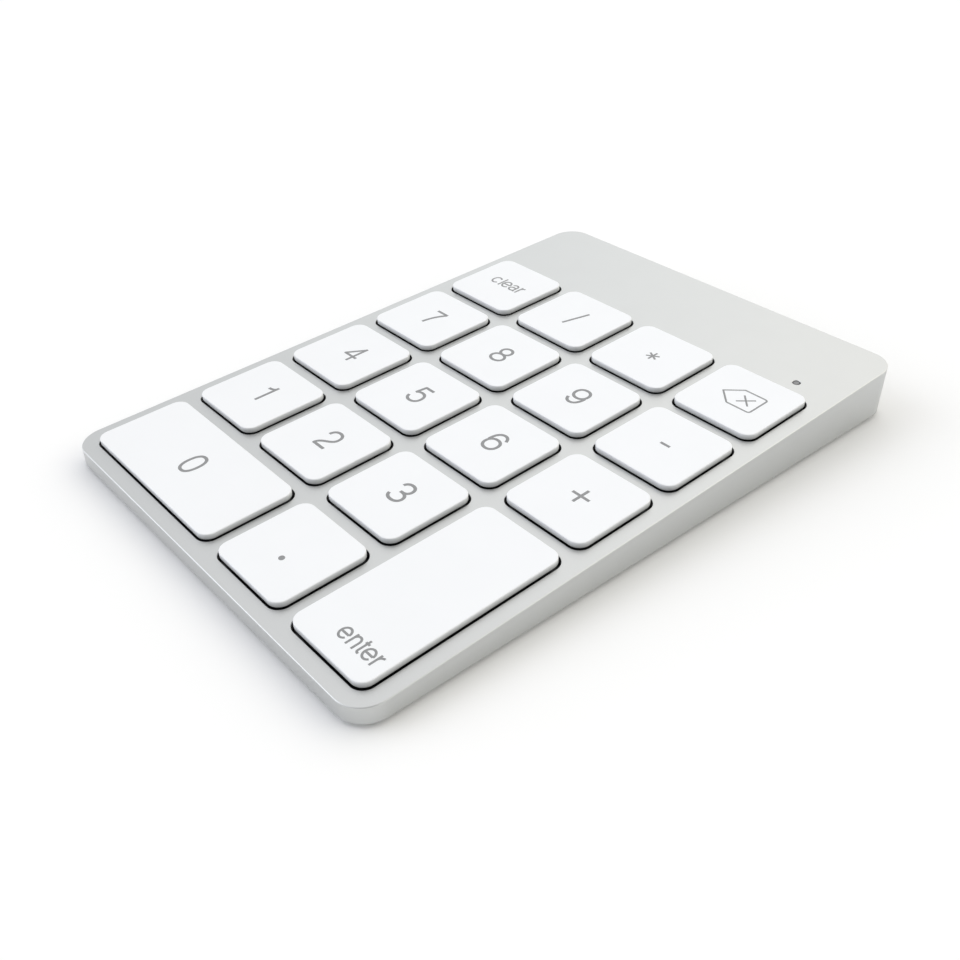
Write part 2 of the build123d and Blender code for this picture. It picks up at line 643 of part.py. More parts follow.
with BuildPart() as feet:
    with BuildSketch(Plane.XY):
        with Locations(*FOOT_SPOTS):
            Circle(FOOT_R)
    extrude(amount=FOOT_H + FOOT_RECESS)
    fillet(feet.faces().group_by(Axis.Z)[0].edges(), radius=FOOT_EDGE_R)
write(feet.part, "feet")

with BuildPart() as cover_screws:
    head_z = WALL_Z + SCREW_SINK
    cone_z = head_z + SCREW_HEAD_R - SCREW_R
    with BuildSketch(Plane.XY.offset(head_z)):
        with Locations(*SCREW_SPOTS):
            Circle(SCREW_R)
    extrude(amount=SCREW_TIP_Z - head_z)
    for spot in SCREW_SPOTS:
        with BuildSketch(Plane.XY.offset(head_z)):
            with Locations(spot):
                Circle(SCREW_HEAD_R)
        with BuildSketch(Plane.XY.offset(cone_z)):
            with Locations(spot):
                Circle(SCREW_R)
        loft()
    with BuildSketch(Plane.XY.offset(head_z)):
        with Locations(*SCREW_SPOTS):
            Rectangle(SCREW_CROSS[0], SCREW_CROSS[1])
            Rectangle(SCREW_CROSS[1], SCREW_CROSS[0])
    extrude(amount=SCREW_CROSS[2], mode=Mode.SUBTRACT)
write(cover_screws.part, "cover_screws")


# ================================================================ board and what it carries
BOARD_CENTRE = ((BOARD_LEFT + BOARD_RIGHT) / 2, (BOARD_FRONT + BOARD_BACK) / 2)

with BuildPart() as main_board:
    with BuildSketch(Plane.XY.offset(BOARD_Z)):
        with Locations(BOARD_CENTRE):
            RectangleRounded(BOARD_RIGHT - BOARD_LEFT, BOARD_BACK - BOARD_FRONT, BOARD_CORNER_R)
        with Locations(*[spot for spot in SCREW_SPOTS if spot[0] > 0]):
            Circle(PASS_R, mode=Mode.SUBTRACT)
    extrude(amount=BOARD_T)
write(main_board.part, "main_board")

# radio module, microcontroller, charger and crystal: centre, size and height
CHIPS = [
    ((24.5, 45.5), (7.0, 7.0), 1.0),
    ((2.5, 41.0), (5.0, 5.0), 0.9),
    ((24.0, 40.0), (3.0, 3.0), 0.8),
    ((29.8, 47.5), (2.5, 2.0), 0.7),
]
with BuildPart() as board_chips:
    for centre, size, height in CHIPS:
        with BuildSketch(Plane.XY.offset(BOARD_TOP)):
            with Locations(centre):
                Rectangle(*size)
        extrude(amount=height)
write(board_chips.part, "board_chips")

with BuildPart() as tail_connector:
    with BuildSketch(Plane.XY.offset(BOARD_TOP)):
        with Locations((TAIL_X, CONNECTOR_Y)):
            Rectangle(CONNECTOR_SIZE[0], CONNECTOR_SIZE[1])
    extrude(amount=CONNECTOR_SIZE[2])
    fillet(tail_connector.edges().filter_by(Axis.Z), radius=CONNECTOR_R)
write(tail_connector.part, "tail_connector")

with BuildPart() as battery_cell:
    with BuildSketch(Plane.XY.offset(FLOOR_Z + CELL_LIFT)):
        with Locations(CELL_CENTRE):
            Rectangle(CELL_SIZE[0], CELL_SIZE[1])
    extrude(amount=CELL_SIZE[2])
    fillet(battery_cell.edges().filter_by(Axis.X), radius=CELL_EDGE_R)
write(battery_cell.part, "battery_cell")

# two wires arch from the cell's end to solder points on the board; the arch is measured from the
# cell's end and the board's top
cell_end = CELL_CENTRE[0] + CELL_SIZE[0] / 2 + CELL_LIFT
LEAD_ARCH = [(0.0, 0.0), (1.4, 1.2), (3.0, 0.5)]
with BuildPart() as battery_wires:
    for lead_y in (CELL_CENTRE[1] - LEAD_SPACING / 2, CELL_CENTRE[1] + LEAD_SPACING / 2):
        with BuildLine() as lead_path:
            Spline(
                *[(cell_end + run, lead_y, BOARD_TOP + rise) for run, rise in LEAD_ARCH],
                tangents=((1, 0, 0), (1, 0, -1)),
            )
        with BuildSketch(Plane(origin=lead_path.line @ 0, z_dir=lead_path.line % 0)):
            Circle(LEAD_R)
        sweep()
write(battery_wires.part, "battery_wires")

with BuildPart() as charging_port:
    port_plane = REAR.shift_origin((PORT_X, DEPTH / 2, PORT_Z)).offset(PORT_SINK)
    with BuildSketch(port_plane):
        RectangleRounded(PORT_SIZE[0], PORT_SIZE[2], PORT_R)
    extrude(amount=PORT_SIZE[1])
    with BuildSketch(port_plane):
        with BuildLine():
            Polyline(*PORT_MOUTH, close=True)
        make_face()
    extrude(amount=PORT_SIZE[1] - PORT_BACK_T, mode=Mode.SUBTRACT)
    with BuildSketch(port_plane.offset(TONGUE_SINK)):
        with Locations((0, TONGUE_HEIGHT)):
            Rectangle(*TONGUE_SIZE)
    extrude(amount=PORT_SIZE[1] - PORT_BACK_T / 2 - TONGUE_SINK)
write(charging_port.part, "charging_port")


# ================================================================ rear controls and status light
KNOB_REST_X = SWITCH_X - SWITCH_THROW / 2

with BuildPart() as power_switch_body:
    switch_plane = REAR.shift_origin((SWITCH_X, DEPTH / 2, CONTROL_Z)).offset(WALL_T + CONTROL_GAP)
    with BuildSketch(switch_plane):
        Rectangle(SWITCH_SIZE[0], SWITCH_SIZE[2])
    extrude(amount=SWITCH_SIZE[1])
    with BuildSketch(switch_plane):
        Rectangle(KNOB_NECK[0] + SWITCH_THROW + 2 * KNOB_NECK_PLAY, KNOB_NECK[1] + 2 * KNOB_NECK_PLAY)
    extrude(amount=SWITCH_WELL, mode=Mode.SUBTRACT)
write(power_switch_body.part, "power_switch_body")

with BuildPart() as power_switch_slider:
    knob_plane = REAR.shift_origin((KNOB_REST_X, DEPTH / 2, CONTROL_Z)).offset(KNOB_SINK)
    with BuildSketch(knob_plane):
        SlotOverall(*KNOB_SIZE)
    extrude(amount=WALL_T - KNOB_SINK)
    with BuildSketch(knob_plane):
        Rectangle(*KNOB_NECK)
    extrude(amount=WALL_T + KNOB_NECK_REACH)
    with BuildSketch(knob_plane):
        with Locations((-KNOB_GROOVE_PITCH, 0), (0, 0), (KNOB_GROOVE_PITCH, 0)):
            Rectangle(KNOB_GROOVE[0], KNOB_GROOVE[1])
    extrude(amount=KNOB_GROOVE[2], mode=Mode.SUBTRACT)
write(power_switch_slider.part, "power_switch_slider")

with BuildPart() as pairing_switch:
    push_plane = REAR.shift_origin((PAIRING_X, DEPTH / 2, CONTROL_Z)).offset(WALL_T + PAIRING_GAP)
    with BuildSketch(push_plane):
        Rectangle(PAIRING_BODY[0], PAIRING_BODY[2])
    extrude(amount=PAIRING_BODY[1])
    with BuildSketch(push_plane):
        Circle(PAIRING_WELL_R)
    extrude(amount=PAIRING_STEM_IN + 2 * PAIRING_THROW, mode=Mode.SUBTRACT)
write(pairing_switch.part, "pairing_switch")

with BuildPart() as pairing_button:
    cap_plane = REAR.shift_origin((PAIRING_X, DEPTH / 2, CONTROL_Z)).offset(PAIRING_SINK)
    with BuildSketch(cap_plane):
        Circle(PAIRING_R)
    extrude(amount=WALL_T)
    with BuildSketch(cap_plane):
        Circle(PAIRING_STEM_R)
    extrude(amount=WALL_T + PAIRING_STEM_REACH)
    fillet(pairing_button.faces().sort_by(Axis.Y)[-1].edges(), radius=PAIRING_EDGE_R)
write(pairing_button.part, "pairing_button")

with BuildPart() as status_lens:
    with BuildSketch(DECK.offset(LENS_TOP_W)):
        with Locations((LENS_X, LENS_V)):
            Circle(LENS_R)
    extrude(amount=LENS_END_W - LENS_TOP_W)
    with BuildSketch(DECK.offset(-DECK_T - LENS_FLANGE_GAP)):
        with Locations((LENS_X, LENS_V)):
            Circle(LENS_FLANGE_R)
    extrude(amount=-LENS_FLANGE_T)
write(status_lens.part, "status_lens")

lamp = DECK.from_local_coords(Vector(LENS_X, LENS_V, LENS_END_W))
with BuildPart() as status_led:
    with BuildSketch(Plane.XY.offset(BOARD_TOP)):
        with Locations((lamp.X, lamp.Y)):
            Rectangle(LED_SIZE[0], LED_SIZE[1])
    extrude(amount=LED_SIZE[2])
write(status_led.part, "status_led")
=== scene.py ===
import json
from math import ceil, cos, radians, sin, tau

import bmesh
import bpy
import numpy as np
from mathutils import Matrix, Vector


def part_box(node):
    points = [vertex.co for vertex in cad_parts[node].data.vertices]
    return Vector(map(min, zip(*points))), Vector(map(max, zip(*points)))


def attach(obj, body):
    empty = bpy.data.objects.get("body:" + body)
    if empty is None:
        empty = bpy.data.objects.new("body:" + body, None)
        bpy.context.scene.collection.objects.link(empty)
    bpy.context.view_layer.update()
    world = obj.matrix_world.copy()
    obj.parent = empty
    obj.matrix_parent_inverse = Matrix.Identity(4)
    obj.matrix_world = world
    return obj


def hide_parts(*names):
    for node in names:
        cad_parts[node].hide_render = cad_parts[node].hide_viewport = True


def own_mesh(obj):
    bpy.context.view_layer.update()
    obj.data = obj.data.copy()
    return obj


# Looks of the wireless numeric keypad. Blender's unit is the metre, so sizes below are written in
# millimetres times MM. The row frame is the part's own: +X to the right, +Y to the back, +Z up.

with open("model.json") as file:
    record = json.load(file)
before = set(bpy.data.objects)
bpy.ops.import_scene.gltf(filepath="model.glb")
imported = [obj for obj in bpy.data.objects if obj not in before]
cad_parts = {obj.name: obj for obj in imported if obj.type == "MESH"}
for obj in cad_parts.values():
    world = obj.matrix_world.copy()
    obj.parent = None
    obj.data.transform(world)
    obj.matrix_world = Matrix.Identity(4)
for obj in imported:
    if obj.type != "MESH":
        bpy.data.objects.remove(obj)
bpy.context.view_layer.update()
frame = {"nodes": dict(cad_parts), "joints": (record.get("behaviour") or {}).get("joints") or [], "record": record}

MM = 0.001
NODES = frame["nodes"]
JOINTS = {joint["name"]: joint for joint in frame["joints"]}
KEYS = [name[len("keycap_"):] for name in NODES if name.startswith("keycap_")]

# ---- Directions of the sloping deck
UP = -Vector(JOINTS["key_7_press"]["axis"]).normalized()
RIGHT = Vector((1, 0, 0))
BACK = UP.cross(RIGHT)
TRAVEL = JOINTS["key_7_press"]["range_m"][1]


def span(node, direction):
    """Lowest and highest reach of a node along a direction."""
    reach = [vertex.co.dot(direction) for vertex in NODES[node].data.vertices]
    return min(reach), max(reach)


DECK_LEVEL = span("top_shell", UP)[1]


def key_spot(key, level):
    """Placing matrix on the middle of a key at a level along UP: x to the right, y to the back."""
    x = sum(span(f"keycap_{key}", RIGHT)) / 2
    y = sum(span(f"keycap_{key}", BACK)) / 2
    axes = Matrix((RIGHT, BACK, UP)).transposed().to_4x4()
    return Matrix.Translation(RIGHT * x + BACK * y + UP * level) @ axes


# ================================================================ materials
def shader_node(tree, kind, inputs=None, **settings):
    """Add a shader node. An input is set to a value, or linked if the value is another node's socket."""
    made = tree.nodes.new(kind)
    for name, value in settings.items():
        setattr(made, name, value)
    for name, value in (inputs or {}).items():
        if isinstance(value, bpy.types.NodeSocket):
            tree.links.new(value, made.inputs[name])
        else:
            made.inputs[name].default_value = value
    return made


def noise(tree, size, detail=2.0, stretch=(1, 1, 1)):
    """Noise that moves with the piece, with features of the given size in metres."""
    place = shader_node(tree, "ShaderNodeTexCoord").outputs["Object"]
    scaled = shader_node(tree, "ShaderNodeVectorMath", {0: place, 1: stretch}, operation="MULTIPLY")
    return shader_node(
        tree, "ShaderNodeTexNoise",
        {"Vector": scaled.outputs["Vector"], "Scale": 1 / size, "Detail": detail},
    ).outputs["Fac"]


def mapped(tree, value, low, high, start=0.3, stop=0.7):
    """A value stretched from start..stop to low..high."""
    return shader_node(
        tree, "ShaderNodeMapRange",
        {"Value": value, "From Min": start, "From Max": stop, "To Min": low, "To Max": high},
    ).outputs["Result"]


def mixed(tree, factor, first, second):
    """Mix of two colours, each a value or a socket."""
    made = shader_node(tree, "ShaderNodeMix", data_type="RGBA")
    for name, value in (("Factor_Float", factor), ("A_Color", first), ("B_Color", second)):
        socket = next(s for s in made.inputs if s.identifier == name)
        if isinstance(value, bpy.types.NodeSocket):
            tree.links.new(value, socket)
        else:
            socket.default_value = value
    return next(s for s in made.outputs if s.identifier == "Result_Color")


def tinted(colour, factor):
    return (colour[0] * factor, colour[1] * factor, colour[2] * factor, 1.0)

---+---

* _OBJECTIVE_: Give again, word for word, every line of the listing above from the one with "for node in" to the one with "record = json.load(file)", both inclusive, and nothing beyond them.

* _THE OUTPUT_:
    for node in names:
        cad_parts[node].hide_render = cad_parts[node].hide_viewport = True


def own_mesh(obj):
    bpy.context.view_layer.update()
    obj.data = obj.data.copy()
    return obj


# Looks of the wireless numeric keypad. Blender's unit is the metre, so sizes below are written in
# millimetres times MM. The row frame is the part's own: +X to the right, +Y to the back, +Z up.

with open("model.json") as file:
    record = json.load(file)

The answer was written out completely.